• **Exercise requirements**: Take the data below and write out exactly the lines from the one with "the closed cap." through the one with "obj.matrix_world = world"; omit every other line.

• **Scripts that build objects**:
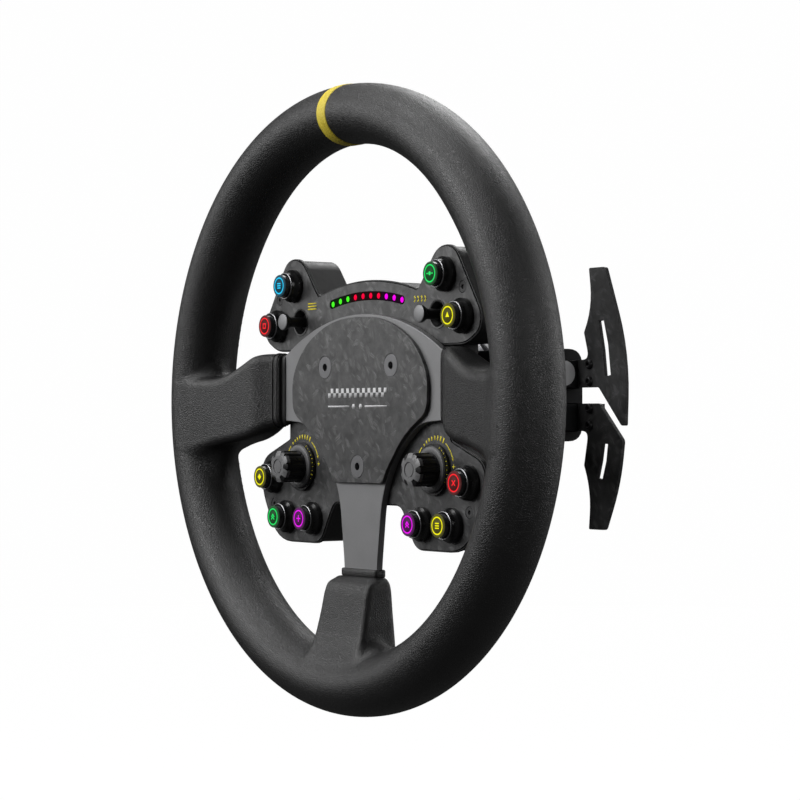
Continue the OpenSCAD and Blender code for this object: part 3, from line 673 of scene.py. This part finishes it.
def seams():
    """The closing seam round the rear of the grip's inner side, with its crossed stitches."""
    lines, threads = [], []
    for low, high in SEAM_SPANS:
        angles = np.radians(np.linspace(low, high, int((high - low) / 1.5)))
        lines.append(tube([on_grip(a, SEAM_TURN, 0.02) for a in angles], 0.35, 6))
        for a in np.radians(np.arange(low + 0.6, high, STITCH_EVERY)):
            for side in (-1, 1):
                path = [on_grip(a + side * k * STITCH_SLANT, SEAM_TURN + (k - 0.5) * STITCH_LENGTH,
                                height) for k, height in STITCH]
                threads.append(tube(path, 0.3, 5))
    piece("rim_seam", *joined(lines), "thread", slot="leather")
    piece("rim_stitches", *joined(threads), "thread", slot="leather")


SPOKE_MIDDLE = (7.5, 6.5)           # (y, z) of the side spokes at their wraps
# a near-black band fills each wrap's end: painted shade where the leather's end wall is in shadow
SHADE_BAND_LOOPS = ((71.8, 0.94), (72.3, 0.97), (74.6, 0.97), (76.0, 0.95))         # x, share of height
SHADE_BAND_FRONT, SHADE_BAND_BACK = 0.48, 0.85                                # shares of the wrap's depth
WELTS_AT = (75.9, 78.4)
COLLAR_LOOPS = ((-88.5, 0.0), (-88.7, 0.55), (-89.2, 0.8), (-91.9, 0.8), (-92.6, 0.5),
                (-93.6, -0.2))      # z, height over the spoke
LOW_SPOKE_Y, LOW_SPOKE_A, LOW_SPOKE_B = 7.85, 15.1, 3.3           # middle, half width and depth
SQUARENESS = 7                      # power of the collar's rounded rectangle


def spoke_ends():
    """A near-black band between each spoke and its wrap, painted shade at the wrap's end; two welts
    on the wrap, and the low collar.
    """
    middle_y, middle_z = SPOKE_MIDDLE
    for side, s in SIDES:
        inner = traced(leather_field, s * SHADE_BAND_LOOPS[-1][0], SPOKE_MIDDLE)
        shrunk = []
        for x, tall in SHADE_BAND_LOOPS:
            shrunk.append([(s * x,
                            middle_y + (y - middle_y) * (SHADE_BAND_FRONT if y < middle_y else SHADE_BAND_BACK),
                            middle_z + (z - middle_z) * tall) for _, y, z in inner])
        # near-black band at the wrap's end: painted shade
        skin(f"{side}_spoke_end_shade", shrunk, "end_shade", "black_plastic")
        welts = [tube(traced(leather_field, s * x, (7.0, middle_z)), 0.4, 10, closed=True)
                 for x in WELTS_AT]
        piece(f"{side}_spoke_welts", *joined(welts), "leather", slot="leather")
    collar = []
    for z, proud in COLLAR_LOOPS:
        loop = []
        for t in np.linspace(0, 2 * math.pi, 80, endpoint=False):
            c, d = math.cos(t), math.sin(t)
            r = (abs(c) ** SQUARENESS + abs(d) ** SQUARENESS) ** (-1 / SQUARENESS)
            loop.append(((LOW_SPOKE_A + proud) * c * r,
                         LOW_SPOKE_Y + (LOW_SPOKE_B + proud) * d * r, z))
        collar.append(loop)
    skin("low_collar", collar, "leather", "leather")


leather_rim()
stripe()
seams()
spoke_ends()


# ---- Controls ----

BUTTONS = {             # ring colour and mark
    ("left", "top"): ("cyan", "bars"), ("right", "top"): ("green", "dot"),
    ("left", "upper"): ("red", "square"), ("right", "upper"): ("yellow", "triangle"),
    ("left", "lower"): ("yellow", "diamond"), ("right", "lower"): ("red", "cross"),
    ("left", "corner"): ("green", "chevron"), ("right", "corner"): ("yellow", "bars"),
    ("left", "inner"): ("magenta", "plus"), ("right", "inner"): ("magenta", "chevron"),
}


def around(at, radius, angle):
    return at[0] + radius * math.cos(angle), at[1] + radius * math.sin(angle)


def polar(n, radius, start=0.0):
    """A regular outline of n corners."""
    return [around((0.0, 0.0), radius, start + 2 * math.pi * i / n) for i in range(n)]


def bar(x0, z0, x1, z1, width):
    """The outline of a straight stroke with square ends half a width beyond its two points."""
    along = Vector((x1 - x0, z1 - z0)).normalized() * width / 2
    n = Vector((-along.y, along.x))
    return [(x0 - along.x - n.x, z0 - along.y - n.y), (x1 + along.x - n.x, z1 + along.y - n.y),
            (x1 + along.x + n.x, z1 + along.y + n.y), (x0 - along.x + n.x, z0 - along.y + n.y)]


STROKE = 0.62
STROKES = {
    "bars": ((-1.3, -1.2, 1.3, -1.2), (-1.3, 0.0, 1.3, 0.0), (-1.3, 1.2, 1.3, 1.2)),
    "dot": ((-2.3, 0.0, -1.75, 0.0), (1.75, 0.0, 2.3, 0.0)),
    "square": ((-1.2, -1.2, 1.2, -1.2), (-1.2, 1.2, 1.2, 1.2), (-1.2, -0.55, -1.2, 0.55),
               (1.2, -0.55, 1.2, 0.55)),
    "cross": ((-1.1, -1.1, 1.1, 1.1), (-1.1, 1.1, -0.35, 0.35), (0.35, -0.35, 1.1, -1.1)),
    "chevron": ((-1.2, -1.3, 0.0, -0.1), (0.0, -0.1, 1.2, -1.3), (-1.2, 0.1, 0.0, 1.3),
                (0.0, 1.3, 1.2, 0.1)),
    "plus": ((-1.5, 0.0, 1.5, 0.0), (0.0, 0.62, 0.0, 1.5), (0.0, -1.5, 0.0, -0.62)),
}


def icon(kind):
    """Outlines of a plain mark about 4 mm across."""
    discs = {"dot": [polar(28, 1.0)], "triangle": [polar(3, 1.75, math.pi / 2)],
             "diamond": [polar(4, 1.7)]}
    return discs.get(kind, []) + [bar(*stroke, STROKE) for stroke in STROKES.get(kind, ())]


def moved(outlines, x, z):
    return [[(a + x, b + z) for a, b in outline] for outline in outlines]


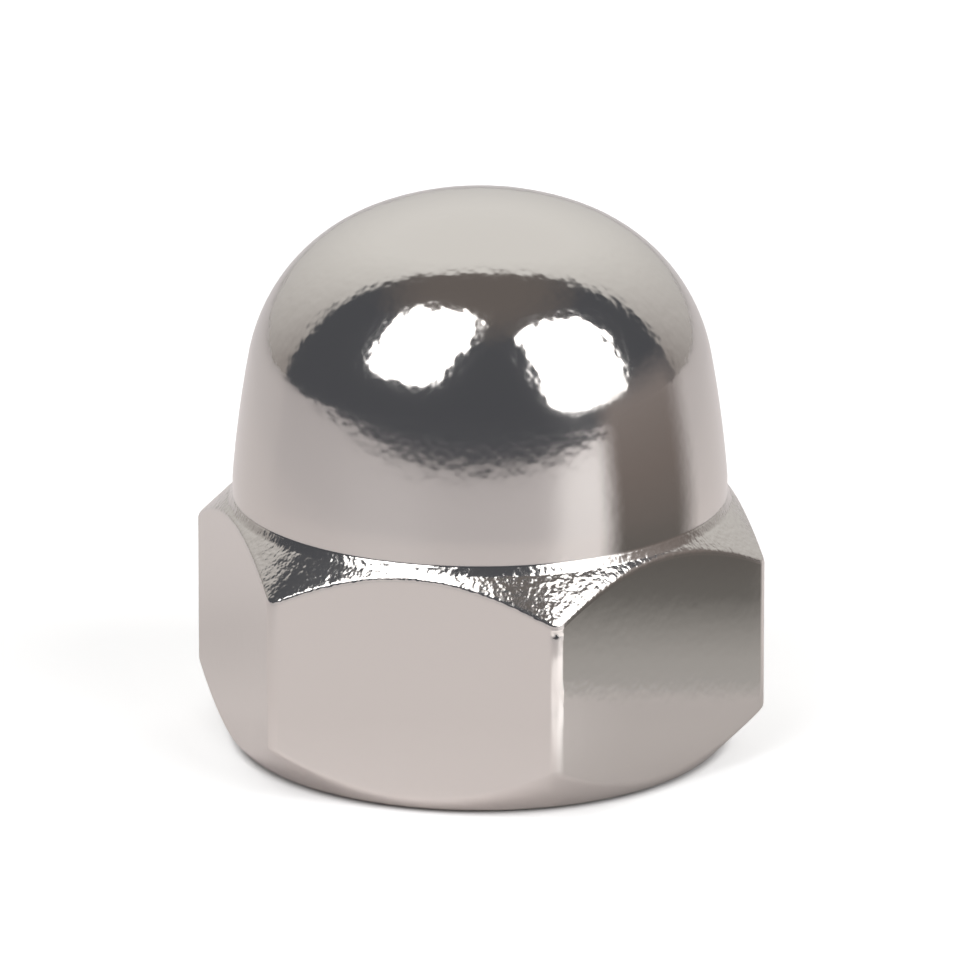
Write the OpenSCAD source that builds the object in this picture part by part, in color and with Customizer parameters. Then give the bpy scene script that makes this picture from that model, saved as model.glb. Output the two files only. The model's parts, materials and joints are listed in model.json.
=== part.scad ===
// Domed cap nut for an M10 x 1.5 screw: one piece of metal, a chamfered hexagon that runs up
// into a closed, rounded cap, with a blind threaded hole in the bearing face.
// The bearing face lies at z = 0, centred on the origin. The cap points up, and two flats
// face -Y and +Y. The helix of the thread is left out: the hole is bored to its crests.

/* [Hexagon] */
// Width across the flats, which is the spanner size
across_flats = 16; // [14.5:0.1:18]
// Height of the hexagon, up to the top of the arc on each flat
hexagon_h = 7.6; // [6:0.1:10]
// Slope of the cone that cuts the upper corners, in degrees from level
upper_chamfer = 45; // [30:1:50]
// Slope of the cone that cuts the lower corners, in degrees from level
lower_chamfer = 46; // [25:1:60]
// Distance from the rim of the flat bearing face out to the flats
face_inset = 0.4; // [0.1:0.1:1]

/* [Cap] */
// Overall height, from the bearing face to the crown
total_h = 17.5; // [16:0.1:24]
// Distance from the flats in to the foot of the cap
cap_inset = 0.1; // [0.1:0.1:1]
// Lean of the side of the cap, in degrees from upright
cap_draft = 7.7; // [1:0.1:10]
// Radius of the rounded shoulder, in side view
shoulder_r = 5.8; // [3:0.1:6.5]
// Radius of the crown, in side view
crown_r = 9.5; // [8.5:0.1:14]
// Radius of the hollow fillet around the foot of the cap
foot_fillet_r = 1; // [0.3:0.1:1.2]

/* [Threaded hole] */
// Nominal diameter of the thread, at its roots
thread_d = 10; // [8:0.1:11]
// Height of the thread, from its roots in to its crests
thread_h = 0.7; // [0.5:0.05:0.9]
// Gap between the thread's roots and the plain relief at the mouth, on the radius
relief_gap = 0.15; // [0.05:0.05:0.3]
// Depth of the relief, from the bearing face
relief_depth = 1.9; // [1.2:0.1:3]
// Width of the countersink around the mouth, on the radius
countersink_w = 0.8; // [0.3:0.1:1]
// Angle between opposite sides of the countersink and of the thread's lead-in, in degrees
mouth_angle = 90; // [80:1:120]
// Angle of the drill point that ends the hole, in degrees
drill_point = 118; // [90:1:140]
// Metal between the tip of the hole and the crown
crown_wall = 2.4; // [1:0.1:4]

/* [Hidden] */

// Turned faces in a full circle
$fn = 128;
// Straight steps along a curve of the outline, in degrees
arc_step = 3;
// How far a cut runs past the face that it opens
overcut = 1;

// Radii, from the hexagon in to the hole
flat_r = across_flats / 2;
corner_r = flat_r / cos(30);
bearing_face_r = flat_r - face_inset;
foot_r = flat_r - cap_inset;
relief_r = thread_d / 2 + relief_gap;
countersink_r = relief_r + countersink_w;
bore_r = thread_d / 2 - thread_h;

// The foot of the cap, where its side would meet the upper chamfer
foot_z = hexagon_h + cap_inset * tan(upper_chamfer);

// The crown's centre lies on the axis. The shoulder's centre keeps the shoulder touching both
// the side of the cap and the crown: shoulder_lift is its height above the crown's centre.
crown_z = total_h - crown_r;
lean = tan(cap_draft);
side_gap = foot_r - shoulder_r / cos(cap_draft) + (foot_z - crown_z) * lean;
shoulder_lift = (side_gap * lean + sqrt(pow(crown_r - shoulder_r, 2) * (1 + lean * lean)
    - side_gap * side_gap)) / (1 + lean * lean);
shoulder_centre = [side_gap - shoulder_lift * lean, crown_z + shoulder_lift];
crown_edge = atan2(shoulder_lift, shoulder_centre[0]);

// The fillet's centre stands off the side of the cap and the chamfer by the same radius
fillet_turn = 90 - upper_chamfer - cap_draft;
fillet_centre = [foot_r, foot_z]
    + foot_fillet_r / cos(fillet_turn / 2) * direction(cap_draft + fillet_turn / 2);

// Depths in the hole, from the bearing face
cone_rise = 1 / tan(mouth_angle / 2);
countersink_depth = countersink_w * cone_rise;
thread_start = relief_depth + (relief_r - bore_r) * cone_rise;
hole_tip = total_h - crown_wall;
bore_depth = hole_tip - bore_r / tan(drill_point / 2);

// Unit vector in side view, at an angle above the outward radius
function direction(angle) = [cos(angle), sin(angle)];

// Points along an arc in side view, both ends included
function arc(centre, r, from, to) =
    let (steps = ceil(abs(to - from) / arc_step))
    [for (i = [0 : steps]) centre + r * direction(from + (to - from) * i / steps)];

// Hexagon bar, as wide as the spanner size, with two flats square to the Y axis
module hexagon_bar() {
    cylinder(h = total_h, r = corner_r, $fn = 6);
}

// Cone that opens upwards from the bearing face and cuts the lower corners
module lower_cone() {
    cylinder(h = total_h, r1 = bearing_face_r, r2 = bearing_face_r + total_h / tan(lower_chamfer));
}

// Everything above the hexagon's arcs: the upper chamfer, the fillet and the closed cap.
// The crown's arc starts one step on from the end of the shoulder's.
module upper_outline() {
    rotate_extrude()
        polygon(concat(
            [[0, 0], [flat_r + hexagon_h / tan(upper_chamfer), 0]],
            arc(fillet_centre, foot_fillet_r, 270 - upper_chamfer, 180 + cap_draft),
            arc(shoulder_centre, shoulder_r, cap_draft, crown_edge),
            arc([0, crown_z], crown_r, crown_edge + arc_step, 90)
        ));
}

// The hole as a solid to cut: countersink, relief, lead-in, bore and drill point
module threaded_hole() {
    rotate_extrude()
        polygon([
            [0, -overcut],
            [countersink_r + overcut / cone_rise, -overcut],
            [relief_r, countersink_depth],
            [relief_r, relief_depth],
            [bore_r, thread_start],
            [bore_r, bore_depth],
            [0, hole_tip]
        ]);
}

module cap_nut() {
    color("silver")
        difference() {
            intersection() {
                hexagon_bar();
                lower_cone();
                upper_outline();
            }
            threaded_hole();
        }
}

cap_nut();
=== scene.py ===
# %% [markdown]
# # A domed cap nut, bright nickel plated
#
# This script dresses one small fastener: a hexagon that runs up into a closed, rounded cap,
# with a blind threaded hole in its flat underside. The construction model is loaded first and
# stays the frame that everything is measured from. The nut is then made again with rounded
# edges and a real thread, and gets its plating, its light and its camera.

import json
import math

import bmesh
import bpy
from mathutils import Matrix, Vector


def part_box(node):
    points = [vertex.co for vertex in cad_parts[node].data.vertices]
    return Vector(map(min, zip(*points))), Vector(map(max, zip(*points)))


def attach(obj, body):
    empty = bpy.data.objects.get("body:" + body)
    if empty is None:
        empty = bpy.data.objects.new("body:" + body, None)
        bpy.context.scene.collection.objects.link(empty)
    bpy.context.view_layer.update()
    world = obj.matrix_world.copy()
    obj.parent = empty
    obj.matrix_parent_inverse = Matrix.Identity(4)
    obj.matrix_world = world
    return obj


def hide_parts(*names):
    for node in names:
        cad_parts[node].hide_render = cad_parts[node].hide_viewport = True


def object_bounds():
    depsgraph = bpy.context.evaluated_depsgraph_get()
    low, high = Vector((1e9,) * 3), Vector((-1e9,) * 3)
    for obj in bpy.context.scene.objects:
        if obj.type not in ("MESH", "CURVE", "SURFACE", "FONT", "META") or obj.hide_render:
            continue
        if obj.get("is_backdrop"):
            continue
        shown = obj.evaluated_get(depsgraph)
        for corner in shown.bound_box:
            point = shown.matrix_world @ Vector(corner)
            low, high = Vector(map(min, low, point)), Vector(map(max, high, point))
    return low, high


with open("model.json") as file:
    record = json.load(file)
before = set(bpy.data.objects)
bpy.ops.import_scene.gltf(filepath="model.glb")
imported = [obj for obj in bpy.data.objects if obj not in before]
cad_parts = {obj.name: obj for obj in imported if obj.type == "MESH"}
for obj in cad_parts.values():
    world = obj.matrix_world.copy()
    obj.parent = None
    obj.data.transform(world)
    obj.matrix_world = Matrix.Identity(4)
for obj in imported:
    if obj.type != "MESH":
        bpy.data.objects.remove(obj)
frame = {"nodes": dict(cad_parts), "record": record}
cad_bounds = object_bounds()
print("construction model:", list(frame["nodes"]))

# %% [markdown]
# ## Working a thousand times too large
#
# Blender counts in metres, and the tolerances of its bevel and Boolean tools suit furniture,
# not a nut whose edges are rounded to a tenth of a millimetre. So one Blender unit stands for
# one millimetre while the nut is modelled, which also keeps the numbers plain, and the finished
# mesh is shrunk to its real size. The main sizes come from the construction model, so the two
# can't drift apart.

# %% Sizes in millimetres, from the frame
MM = 0.001

low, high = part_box("cap_nut")
corner_r = (high[0] - low[0]) / MM / 2
flat_r = (high[1] - low[1]) / MM / 2
total_h = (high[2] - low[2]) / MM

mounts = {mount["name"]: mount for mount in frame["record"]["mounts"]}
bore_r = mounts["thread"]["dims"]["r_mm"]
bore_start = mounts["thread"]["pos_m"][2] / MM
bore_depth = bore_start + mounts["thread"]["dims"]["length_mm"]
print(f"{2 * flat_r:.2f} across the flats, {2 * corner_r:.2f} across the corners")
print(f"{total_h:.2f} high, with a bore of radius {bore_r:.2f} down to {bore_depth:.2f}")

# %% [markdown]
# ## Three helpers for edit mode
#
# An operator acts on all that is selected. The construction model is selected once it is
# loaded, so each new piece starts by deselecting everything, and inside a piece the points,
# edges or faces are picked by a test of their place or their normal. The third helper counts
# what a Boolean or a bevel may leave behind: open edges, slivers and faces folded onto others.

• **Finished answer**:
// Everything above the hexagon's arcs: the upper chamfer, the fillet and the closed cap.
// The crown's arc starts one step on from the end of the shoulder's.
module upper_outline() {
    rotate_extrude()
        polygon(concat(
            [[0, 0], [flat_r + hexagon_h / tan(upper_chamfer), 0]],
            arc(fillet_centre, foot_fillet_r, 270 - upper_chamfer, 180 + cap_draft),
            arc(shoulder_centre, shoulder_r, cap_draft, crown_edge),
            arc([0, crown_z], crown_r, crown_edge + arc_step, 90)
        ));
}

// The hole as a solid to cut: countersink, relief, lead-in, bore and drill point
module threaded_hole() {
    rotate_extrude()
        polygon([
            [0, -overcut],
            [countersink_r + overcut / cone_rise, -overcut],
            [relief_r, countersink_depth],
            [relief_r, relief_depth],
            [bore_r, thread_start],
            [bore_r, bore_depth],
            [0, hole_tip]
        ]);
}

module cap_nut() {
    color("silver")
        difference() {
            intersection() {
                hexagon_bar();
                lower_cone();
                upper_outline();
            }
            threaded_hole();
        }
}

cap_nut();
=== scene.py ===
# %% [markdown]
# # A domed cap nut, bright nickel plated
#
# This script dresses one small fastener: a hexagon that runs up into a closed, rounded cap,
# with a blind threaded hole in its flat underside. The construction model is loaded first and
# stays the frame that everything is measured from. The nut is then made again with rounded
# edges and a real thread, and gets its plating, its light and its camera.

import json
import math

import bmesh
import bpy
from mathutils import Matrix, Vector


def part_box(node):
    points = [vertex.co for vertex in cad_parts[node].data.vertices]
    return Vector(map(min, zip(*points))), Vector(map(max, zip(*points)))


def attach(obj, body):
    empty = bpy.data.objects.get("body:" + body)
    if empty is None:
        empty = bpy.data.objects.new("body:" + body, None)
        bpy.context.scene.collection.objects.link(empty)
    bpy.context.view_layer.update()
    world = obj.matrix_world.copy()
    obj.parent = empty
    obj.matrix_parent_inverse = Matrix.Identity(4)
    obj.matrix_world = world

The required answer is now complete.